Coal Pit Closures 'To Cost 2,000 Jobs'
Ministers have been accused of leaving Britain at the mercy of overseas energy suppliers by refusing to ensure UK Coal's long-term future.
A decision to support only the "managed closure" of the firm's remaining deep-pit mines at Kellingley in North Yorkshire and Thoresby in Nottinghamshire was slammed by the TUC.
The union organisation said while it recognised that £20m of support - shared between the Government and private sector - would save jobs in the short term, it claimed 2,000 roles would be lost by autumn 2015.
It was widely reported that the private sector investment will come from rival mining group Hargreaves Services and Harworth Estates, landlord of the two mines.
The Government insisted the money spared the company the prospect of immediate insolvency and 1,300 job losses.
UK Coal was placed in administration last year after struggling with rising costs, hefty pension liabilities and strong competition from cheaper imports.
A fire at its most profitable mine - Daw Mill - forced its closure.
Energy minister Michael Fallon argued on Thursday that a failure to support UK Coal would have cost the Treasury "significant losses and liabilities" from the redundancies and unpaid taxes.
But in a written statement he said: "The taxpayer is better served by supporting a managed closure of the mines.
"There is no value-for-money case for a level of investment that would keep the deep mines open beyond this managed wind-down period to autumn 2015.
"Private sector investors who wish to put in the substantial investment that would be needed to maintain the mines beyond autumn 2015 without Government support remain free to do so."

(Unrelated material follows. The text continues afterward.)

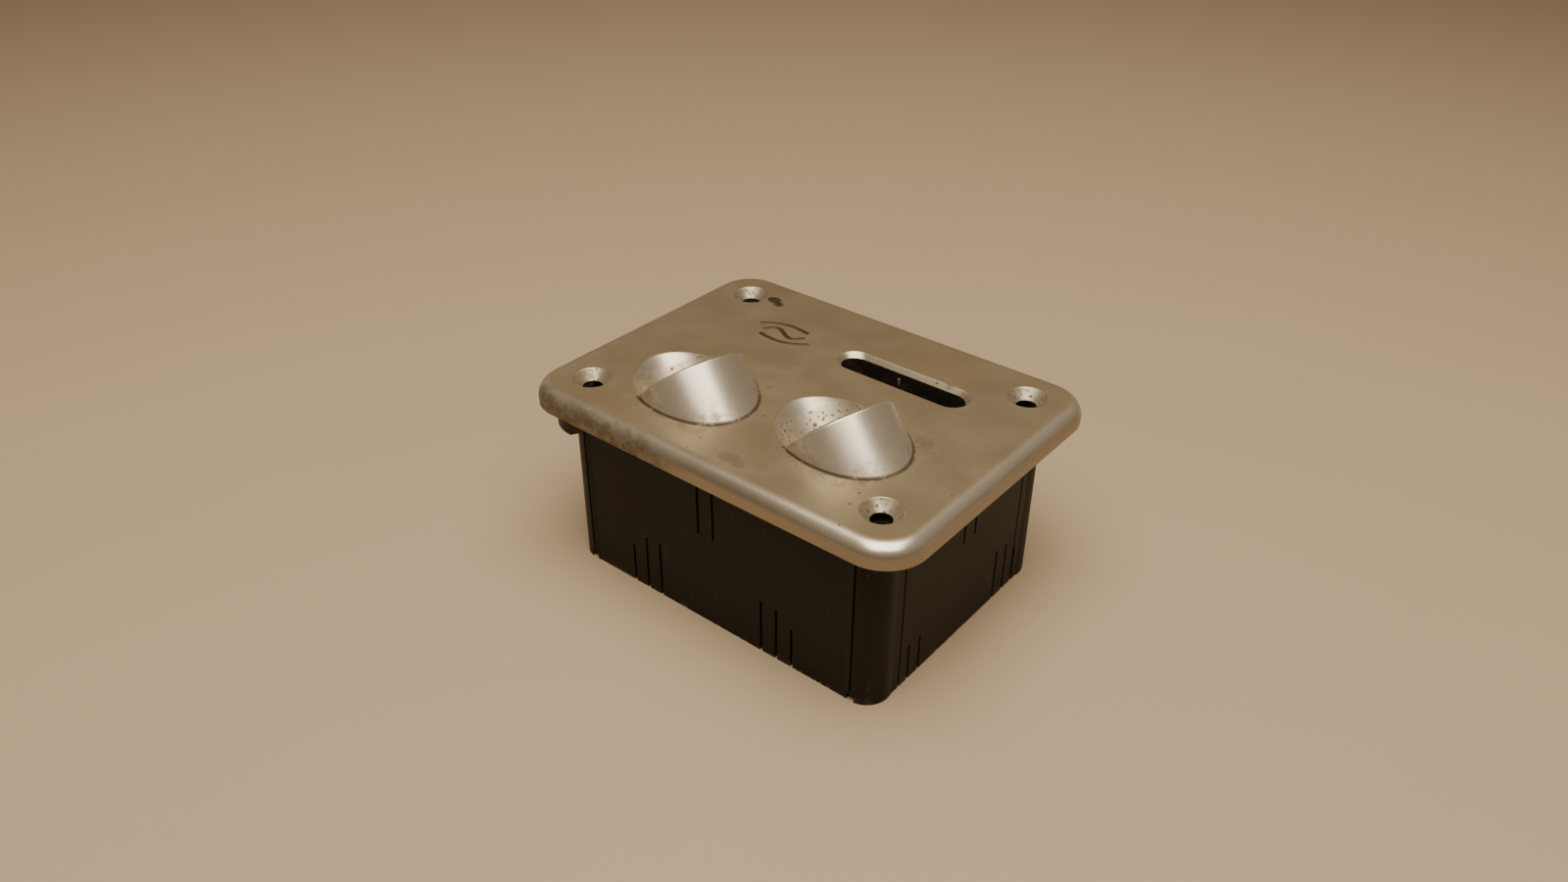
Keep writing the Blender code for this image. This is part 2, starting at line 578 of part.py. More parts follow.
def terminal_block():
    """A moulded block; each pole has a pocket that is open to the front and a screw well from the top."""
    length, depth, height = BLOCK_SIZE
    x0, y0 = BLOCK_CENTRE
    top = BLOCK_UNDER + height
    block = box("terminal_block", (x0 - length / 2, y0 - depth / 2, BLOCK_UNDER),
                (x0 + length / 2, y0 + depth / 2, top), "block_plastic")
    front = y0 - depth / 2
    for index in range(POLES):
        x = pole_x(index)
        half = CLAMP_SIZE[0] / 2
        cut(block, box(f"pocket_{index}", (x - half - GAP, front - MM, CLAMP_UNDER - GAP),
                       (x + half + GAP, front + CLAMP_SIZE[1] + MM, CLAMP_UNDER + CLAMP_SIZE[2] + GAP)))
        cut(block, rod(f"screw_well_{index}", 2.2 * MM, (x, y0, CLAMP_UNDER + 2 * MM), (x, y0, top + MM), sides=12))
        clamp = box(f"terminal_clamp_{index + 1}", (x - half, front + 0.6 * MM, CLAMP_UNDER),
                    (x + half, front + 0.6 * MM + CLAMP_SIZE[1], CLAMP_UNDER + CLAMP_SIZE[2]), "brass")
        for level in (LOWER_ENTRY, UPPER_ENTRY):
            cut(clamp, rod(f"entry_{index}_{level * 10000:.0f}", WIRE_HOLE, (x, front - MM, level),
                           (x, front + 6.4 * MM, level), sides=12))
        cut(clamp, rod(f"clamp_thread_{index}", 1.5 * MM, (x, y0, UPPER_ENTRY + 0.2 * MM),
                       (x, y0, top + MM), sides=12))
        headed_screw(f"terminal_screw_{index + 1}", (x, y0, CLAMP_UNDER + CLAMP_SIZE[2] + 1.4 * MM), (0, 0, -1),
                     1.2 * MM, 2.3 * MM, 1.9 * MM, 1.2 * MM)


def port_wires(number, frame):
    """Three wires from the pins' ends to the clamps of the first three poles."""
    bpy.context.view_layer.update()
    level = LOWER_ENTRY if number == 1 else UPPER_ENTRY
    outward = frame.matrix_world.to_3x3() @ Vector((0, 0, -1))
    for index, finish in enumerate(("brown_wire", "blue_wire", "green_wire")):
        x, y = pin_place(index)
        start = frame.matrix_world @ Vector((x, y, PIN_END + 1.0 * MM))
        end = Vector((pole_x(PORT_LEAD_POLES[index]), BLOCK_CENTRE[1] - BLOCK_SIZE[1] / 2 + 3.0 * MM, level))
        pin_handle, pole_handle = PORT_LEAD_HANDLES[number - 1][index]
        points = lead_points(start, outward, pin_handle * MM, end, Vector((0, 1, 0)), pole_handle * MM, 11)
        wire(f"port_wire_{number}{'abc'[index]}", points, WIRE_RADIUS, finish)


def switch_base():
    base = box("switch_base", (SWITCH_X[0], SWITCH_Y[0], SWITCH_Z[0]), (SWITCH_X[1], SWITCH_Y[1], SWITCH_Z[1]),
               "switch_plastic")
    pivot_x, pivot_z = LEVER_PIVOT
    for side in (-1, 1):
        y = LEVER_PLANE + side * 1.3 * MM
        join(base, box(f"ear_{side}", (pivot_x - 1.4 * MM, y - 0.4 * MM, SWITCH_Z[1] - MM),
                       (pivot_x + 1.4 * MM, y + 0.4 * MM, pivot_z + 1.4 * MM)))
    cut(base, rod("ear_hole", 0.75 * MM, (pivot_x, 12 * MM, pivot_z), (pivot_x, 26 * MM, pivot_z), sides=12))
    cut(base, box("cavity", (CAVITY_X[0], CAVITY_Y[0], CAVITY_Z[0]), (CAVITY_X[1], CAVITY_Y[1], CAVITY_Z[1])))
    cut(base, rod("plunger_hole", PLUNGER_RADIUS + GAP, (PLUNGER_X, LEVER_PLANE, 37 * MM),
                  (PLUNGER_X, LEVER_PLANE, 42 * MM), sides=12))
    for number, x in enumerate((4.0 * MM, 13.0 * MM, 21.5 * MM)):
        cut(base, box(f"tab_gate_{number}", (x - GAP, TAB_Y[0] - GAP, SWITCH_Z[0] - MM),
                      (x + 0.5 * MM + GAP, TAB_Y[1] + GAP, CAVITY_Z[0] + MM)))
    for number, (x, z) in enumerate(SWITCH_HOLES):
        cut(base, rod(f"base_hole_{number}", 1.1 * MM, (x, 12 * MM, z), (x, 28 * MM, z), sides=12))


def switch_cover():
    cover = box("switch_cover", (SWITCH_X[0], SWITCH_Y[0] - GAP - 0.9 * MM, SWITCH_Z[0]),
                (SWITCH_X[1], SWITCH_Y[0] - GAP, SWITCH_Z[1]), "switch_plastic")
    for number, (x, z) in enumerate(SWITCH_HOLES):
        cut(cover, rod(f"cover_hole_{number}", 1.1 * MM, (x, 12 * MM, z), (x, 28 * MM, z), sides=12))


def switch_tabs():
    thick = 0.5 * MM
    outline_plate("common_tab", [(4.0 * MM, TAB_FOOT), (4.0 * MM + thick, TAB_FOOT),
                                 (4.0 * MM + thick, 36.4 * MM), (4.0 * MM, 36.4 * MM)], *TAB_Y, "brass")
    outline_plate("open_tab", [(13.0 * MM, TAB_FOOT), (13.0 * MM + thick, TAB_FOOT),
                               (13.0 * MM + thick, 32.9 * MM), (20.0 * MM, 32.9 * MM),
                               (20.0 * MM, 33.3 * MM), (13.0 * MM, 33.3 * MM)], *TAB_Y, "brass")
    outline_plate("closed_tab", [(21.5 * MM, TAB_FOOT), (21.5 * MM + thick, TAB_FOOT),
                                 (21.5 * MM + thick, 37.3 * MM), (17.6 * MM, 37.3 * MM),
                                 (17.6 * MM, 36.85 * MM), (21.5 * MM, 36.85 * MM)], *TAB_Y, "brass")


def contact_blade():
    """A thin strip that turns about its left end; a rivet at its right end makes contact."""
    x, z = BLADE_PIVOT
    pivot = bpy.data.objects.new("blade_pivot", None)
    PARTS.objects.link(pivot)
    pivot.location = (x, LEVER_PLANE, z)
    blade = box("contact_blade", (-0.1 * MM, -1.3 * MM, -0.15 * MM), (14.6 * MM, 1.3 * MM, 0.15 * MM), "copper", pivot)
    join(blade, rod("blade_rivet", 0.9 * MM, (13.4 * MM, 0, -0.25 * MM), (13.4 * MM, 0, 0.25 * MM), None, pivot, 12))


def switch_plunger():
    x = PLUNGER_X
    plunger = rod("switch_plunger", PLUNGER_RADIUS, (0, 0, -2.85 * MM), (0, 0, 0.45 * MM), "button_plastic", sides=12)
    plunger.location = (x, LEVER_PLANE, 39.65 * MM)


def wire_lever():
    """A bent wire on a sleeve: it passes over the plunger and stands upright in the slot."""
    pivot_x, pivot_z = LEVER_PIVOT
    tip_x, tip_z = LEVER_TIP
    bend = 2.0 * MM
    run_z = 41.6 * MM
    points = [(pivot_x + 0.95 * MM, pivot_z + 0.1 * MM), (PLUNGER_X - 1.2 * MM, 40.85 * MM),
              (PLUNGER_X + 0.8 * MM, 40.85 * MM), (tip_x - bend - 0.6 * MM, run_z)]
    for k in range(5):
        angle = math.radians(-90 + 22.5 * k)
        points.append((tip_x - bend + bend * math.cos(angle), run_z + 0.2 * MM + bend + bend * math.sin(angle)))
    points.append((tip_x, (run_z + tip_z) / 2 + bend))
    points.append((tip_x, tip_z))
    path = [Vector((x - pivot_x, 0.0, z - pivot_z)) for x, z in points]
    lever = curve_to_mesh(wire("wire_lever", path, 0.35 * MM, "copper"))
    lever.location = (pivot_x, LEVER_PLANE, pivot_z)
    sleeve = rod("lever_sleeve", 1.15 * MM, (pivot_x, LEVER_PLANE - 0.6 * MM, pivot_z),
                 (pivot_x, LEVER_PLANE + 0.6 * MM, pivot_z), sides=16)
    join(lever, sleeve)
    cut(lever, rod("sleeve_bore", 0.75 * MM, (pivot_x, 12 * MM, pivot_z), (pivot_x, 26 * MM, pivot_z), sides=12))
    rod("lever_pin", 0.45 * MM, (pivot_x, LEVER_PLANE - 2.0 * MM, pivot_z),
        (pivot_x, LEVER_PLANE + 2.0 * MM, pivot_z), "steel", sides=12)


def switch_screws():
    for number, (x, z) in enumerate(SWITCH_HOLES, start=1):
        headed_screw(f"switch_screw_{number}", (x, SWITCH_Y[0] - 2 * GAP - 0.9 * MM, z), (0, 1, 0),
                     0.8 * MM, 10.2 * MM, 1.6 * MM, 1.0 * MM)


def switch_wires():
    """Two leads from the common and open tabs to the last two poles."""
    starts = (13.25 * MM, 4.25 * MM)
    for number, x in enumerate(starts):
        start = Vector((x, LEVER_PLANE, TAB_FOOT - GAP))
        end = Vector((pole_x(3 + number), BLOCK_CENTRE[1] - BLOCK_SIZE[1] / 2 + 3.0 * MM, LOWER_ENTRY))
        tab_handle, pole_handle = SWITCH_LEAD_HANDLES[number]
        points = lead_points(start, Vector((0, 0, -1)), tab_handle * MM, end, Vector((0, 1, 0)),
                             pole_handle * MM, 10)
        wire(f"switch_wire_{number + 1}", points, 0.7 * MM, "grey_wire")


def cable_grommet():
    """A rubber bush whose groove sits on the edge of the hole in the back wall."""
    x, z = GROMMET_PLACE
    wall = BOX_WALL / 2 + GAP
    lip = 1.5 * MM
    outer = 6.5 * MM
    neck = GROMMET_HOLE - GAP
    bore = 3.2 * MM
    profile = [(bore + 0.8 * MM, wall + lip), (outer, wall + 0.4 * MM), (outer, wall), (neck, wall), (neck, -wall),
               (outer, -wall), (outer, -wall - lip), (bore, -wall - lip), (bore, wall + lip)]
    grommet = turned("cable_grommet", profile, "rubber", steps=24, closed=True)
    grommet.rotation_euler = (-math.pi / 2, 0, 0)
    grommet.location = (x, BOX_WIDTH / 2 - BOX_WALL / 2, z)


def build():
    frames = port_frames()
    face_plate(frames)
    plate_gasket()
    wall_box()
    device_carrier(frames)
    carrier_screws()
    for number, frame in enumerate(frames, start=1):
        inlet_insert(number, frame)
        inlet_seal(number, frame)
        retaining_ring(number, frame)
        contact_pins(number, frame)
    terminal_block()
    for number, frame in enumerate(frames, start=1):
        port_wires(number, frame)
    switch_base()
    switch_cover()
    switch_tabs()
    contact_blade()
    switch_plunger()
    wire_lever()
    switch_screws()
    switch_wires()
    cable_grommet()


build()
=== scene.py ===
"""The looks of the hooded inlet box: cast face plate, moulded box, and what shows inside.

Every piece stands in the place of the frame's node that it replaces. Lengths are in metres.
"""
import json
import math
from contextlib import contextmanager

import bmesh
import bpy
from mathutils import Matrix, Vector


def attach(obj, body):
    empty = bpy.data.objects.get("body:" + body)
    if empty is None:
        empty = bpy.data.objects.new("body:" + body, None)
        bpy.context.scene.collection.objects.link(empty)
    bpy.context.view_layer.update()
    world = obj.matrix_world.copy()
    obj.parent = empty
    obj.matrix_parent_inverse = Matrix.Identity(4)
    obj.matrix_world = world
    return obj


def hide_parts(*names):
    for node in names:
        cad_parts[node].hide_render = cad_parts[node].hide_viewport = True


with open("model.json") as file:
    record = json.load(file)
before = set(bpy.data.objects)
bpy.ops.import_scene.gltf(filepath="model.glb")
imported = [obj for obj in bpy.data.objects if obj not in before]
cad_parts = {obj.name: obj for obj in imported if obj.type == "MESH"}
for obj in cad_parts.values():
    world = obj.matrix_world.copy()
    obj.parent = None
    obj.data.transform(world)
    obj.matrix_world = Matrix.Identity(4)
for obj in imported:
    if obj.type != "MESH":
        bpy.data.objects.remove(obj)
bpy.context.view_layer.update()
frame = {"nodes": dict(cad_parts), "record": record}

MM = 0.001
GAP = 0.3 * MM

# ---------------------------------------------------------------- sizes

PLATE_TOP = 53.0 * MM
PLATE_LENGTH = 116.2 * MM
PLATE_WIDTH = 88.1 * MM
PLATE_DEPTH = 5.7 * MM
PLATE_CORNER = 11.2 * MM
PLATE_ROLL = 4.0 * MM
PLATE_RIM = 2.4 * MM
PLATE_SKIN = 2.6 * MM
FIXINGS = [(sx * 45.0 * MM, sy * 31.1 * MM) for sx in (-1, 1) for sy in (-1, 1)]
FIXING_RADIUS = 2.6 * MM
SINK_RADIUS = 5.1 * MM
SLOT_CENTRE = Vector((15.8 * MM, 18.9 * MM, 0.0))
SLOT_LENGTH = 39.6 * MM
SLOT_WIDTH = 9.9 * MM
SLOT_SLOPE = 1.25 * MM
PORT_CENTRES = (Vector((-22.45 * MM, -17.64 * MM, PLATE_TOP)), Vector((19.75 * MM, -12.44 * MM, PLATE_TOP)))
PORT_TURN = math.radians(-16.4)
PORT_TILT = math.radians(-45.0)
PORT_BORE = 13.5 * MM
HOOD_RADIUS = 14.5 * MM
HOOD_MOUTH = 2.2 * MM
HOOD_LIP = 0.75 * MM
SOCKET_RADIUS = 14.35 * MM
SOCKET_END = -12.5 * MM
THROAT_RADIUS = 12.4 * MM
SEAL_RADIUS = 12.55 * MM
PIN_RADIUS = 1.9 * MM
PIN_TIP = 0.5 * MM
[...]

The Government also confirmed its loan was conditional on the negotiation of final terms, including assurances that all parties, including the trade unions, backed the plan to close the mines.
The four unions involved - the NUM, BACM-TEAM, NACODS and GMB - expressed disappointment and accused ministers of refusing to apply to Europe for permission to use state aid to keep the mines open until at least 2018.
UK Coal started redundancy consultations with 600 staff at Thoresby and the 700 employees at Kellingley last week.
A total of 340 jobs will be lost immediately, according to the TUC.
The decision to effectively close the two collieries leaves Britain with just one deep pit mine - employee-owned Hatfield colliery in South Yorkshire.
UK Coal's six operational, but smaller, surface mines in the North East, Derbyshire, Leicestershire and Shropshire, will be sold.
The company currently supplies 4% of the UK's electricity needs and officials dismissed the TUC's claims on foreign energy dependence suggesting that UK Coal's surface mines should enable production to continue at 40% of its current rate.